Praças e parques que de fato atendam às crianças ainda são raros nas cidades, embora existam iniciativas pontuais. São Paulo inaugurou em julho a Praça São Sebastião, no bairro Ipiranga, projetada e com mobiliários e equipamentos voltados à primeira infância, como piso monolítico. Também há projetos em andamento em Recife.
A Praça São Sebastião no bairro Ipiranga, em São Paulo, construída para crianças na primeira infância
Na América Latina, Buenos Aires é uma referência positiva na promoção de espaços públicos lúdicos e seguros. Na capital argentina, a maioria desses ambientes, que lembram parques de diversão privados, são projetados pela empresa Cruci Juegos. Há pisos nivelados, parquinhos cercados, balanços apropriados para bebês e espaços adequados também para os cuidadores.
Após uma viagem de férias para Buenos Aires, a funcionária pública Dâmaris Thomazini notou o quanto a cidade onde mora, Curitiba, ainda carece de locais apropriados para crianças pequenas e seus cuidadores.
Depois de brincar nas praças portenhas com a filha Aurora, hoje com um ano e três meses, Thomazini criou o perfil @parquinhosdemerda no Instagram para avaliar os espaços públicos de Curitiba voltados à infância.
Por causa da repercussão do perfil, Thomazini foi contatada por vereadores, vereadoras e deputados estaduais, que cobraram providências da Secretaria Municipal de Meio Ambiente, que trata de parques e praças.

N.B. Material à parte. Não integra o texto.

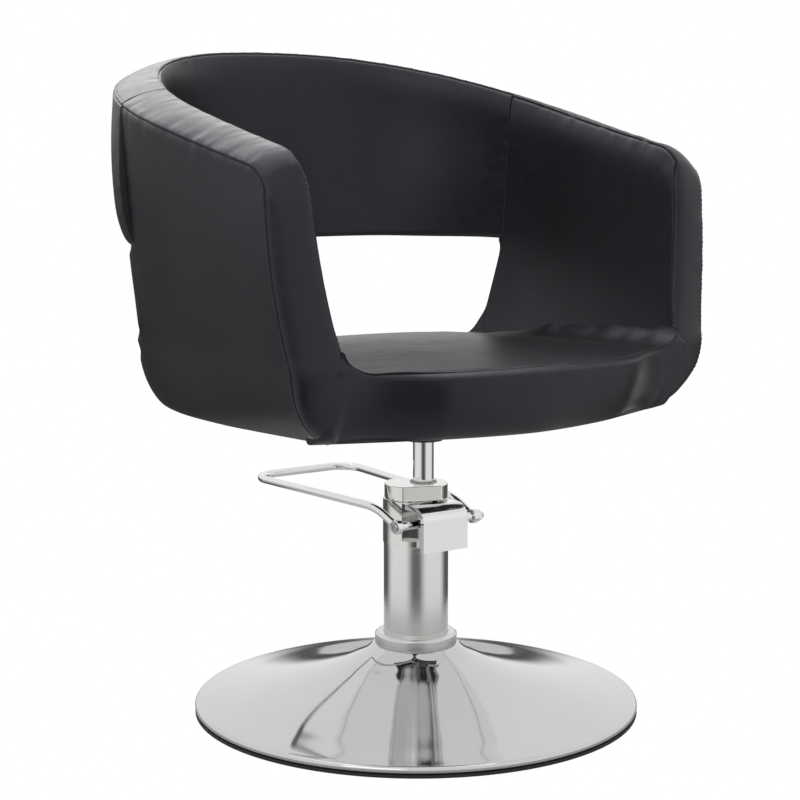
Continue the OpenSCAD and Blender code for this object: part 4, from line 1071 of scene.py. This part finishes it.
def add(tree, kind, **values):
    """A node of a kind, with values for its inputs. An underscore stands for a space."""
    node = tree.nodes.new("ShaderNode" + kind)
    for label, value in values.items():
        node.inputs[label.replace("_", " ")].default_value = value
    return node


def wire(tree, *pairs):
    """Links outputs to inputs, pair by pair."""
    for output, socket in pairs:
        tree.links.new(output, socket)


def joined(tree, mask, first, second):
    """Two shaders, mixed by a mask."""
    node = add(tree, "MixShader")
    wire(tree, *zip((mask, first, second), node.inputs))
    return node.outputs[0]


def directly_seen(tree, path):
    """1 for what the camera sees, also through glass."""
    return math_node(tree, "MAXIMUM", path.outputs["Is Camera Ray"],
                     path.outputs["Is Transmission Ray"])


def ranged(tree, value, low, high):
    node = add(tree, "MapRange", To_Min=low, To_Max=high)
    wire(tree, (value, node.inputs["Value"]))
    return node.outputs["Result"]


def blended(tree, mask, dark, light):
    node = add(tree, "Mix")
    node.data_type = "RGBA"
    tree.links.new(mask, node.inputs["Factor"])
    for socket, value in ((node.inputs[6], dark), (node.inputs[7], light)):
        socket.default_value = (*value, 1.0)
    return node.outputs[2]


GRAIN_WARP = 0.0012  # how far noise shifts the cells of the leatherette's grain
BLOTCH_SHADE, FIBRE_SHADE = 0.93, 0.6  # dark parts of metal and of plywood, over their colours
LINE_DEPTH = 0.00005  # depth of the lines in turned metal


def bump(tree, shader, height, strength, distance):
    node = add(tree, "Bump", Strength=strength, Distance=distance)
    wire(tree, (height, node.inputs["Height"]), (node.outputs["Normal"], shader.inputs["Normal"]))


def grain_group():
    """Fine pebbled grain with creases between the cells, and a slow change of tone."""
    group, start, end = new_group(
        "Leatherette grain",
        [("Vector", "NodeSocketVector", None), ("Cells", "NodeSocketFloat", 800.0)],
        [("Height", "NodeSocketFloat"), ("Tone", "NodeSocketFloat"), ("Worn", "NodeSocketFloat")])
    warp = add(group, "TexNoise", Scale=260.0, Detail=2.0)
    cells = add(group, "TexVoronoi")
    cells.feature = "SMOOTH_F1"
    cells.inputs["Smoothness"].default_value = 0.55
    shift = add(group, "VectorMath")
    shift.operation = "MULTIPLY_ADD"
    shift.inputs[1].default_value = (GRAIN_WARP, GRAIN_WARP, GRAIN_WARP)
    tone = add(group, "TexNoise", Scale=9.0, Detail=4.0)
    rub = add(group, "TexNoise", Scale=42.0, Detail=6.0)
    place = start.outputs["Vector"]
    wire(group, *((place, node.inputs["Vector"]) for node in (warp, tone, rub)),
         (warp.outputs["Color"], shift.inputs[0]), (place, shift.inputs[2]),
         (shift.outputs["Vector"], cells.inputs["Vector"]),
         (start.outputs["Cells"], cells.inputs["Scale"]),
         (cells.outputs["Distance"], end.inputs["Height"]),
         (tone.outputs["Fac"], end.inputs["Tone"]), (rub.outputs["Fac"], end.inputs["Worn"]))
    return group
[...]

Equipamentos que antes das denúncias do perfil estavam estragados ou inadequados foram consertados. Mas a realidade das praças no Brasil ainda é muito distante de Buenos Aires, avalia Thomazini.
“Meu olhar para a cidade mudou depois de eu ser mãe, infelizmente eu não teria esse olhar antes. E aí eu preferi expor isso no Instagram a mandar um e-mail que provavelmente seria engavetado. Mudar isso é uma questão de vontade política e de orçamento. Curitiba gastou R$ 3,8 milhões em estruturas temporárias [uma roda gigante e um carrossel instalados em comemoração ao aniversário da cidade, em março de 2023]. Existem centenas de estruturas permanentes que carecem de manutenção”, afirmou Thomazini ao Nexo .
Em postagem no Instagram, o cineasta Raphael Erichsen também exaltou as praças de Buenos Aires. De acordo com ele, os equipamentos lúdicos estão nas áreas nobres e também nas periferias. “São espaços seguros, cercados para as crianças não ‘fugirem’ e também com pais atentos que se ajudam. Um baita exercício de cidadania e convivência em larga escala. Só conseguia pensar, como podemos aprender com eles? Por que não temos nada parecido aqui [no Brasil]?”, escreveu Erichsen.
Praça para crianças em Buenos Aires
A pedagoga Francine de Paulo Martins Lima, da UFLA, frisa que, além de políticas públicas que fomentem espaços lúdicos nos grandes centros, é necessário um olhar para as crianças com deficiência. Segundo a Unicef, órgão da ONU para a infância, no mundo, há 240 milhões de crianças com deficiência.
Lima, que coordena a brinquedoteca da UFLA, projeto que atende cerca de 1.000 crianças por semestre, conta que a universidade vai instalar em breve um balanço para cadeirantes e gangorra para crianças portadoras de deficiência visual. “São crianças que, assim como as demais, têm o direito de brincar em espaços públicos, com equipamentos adaptados para elas. Mas não brincam, ou brincam menos do que poderiam, pela ausência desses equipamentos”, afirmou Lima ao Nexo .
ESTAVA ERRADO :Uma versão anterior deste texto dizia queLev Vygotsky (1896-1934) era psicanalista, mas ele era psicólogo. O texto foi corrigido às 17h32 de 13 de outubro de 2023.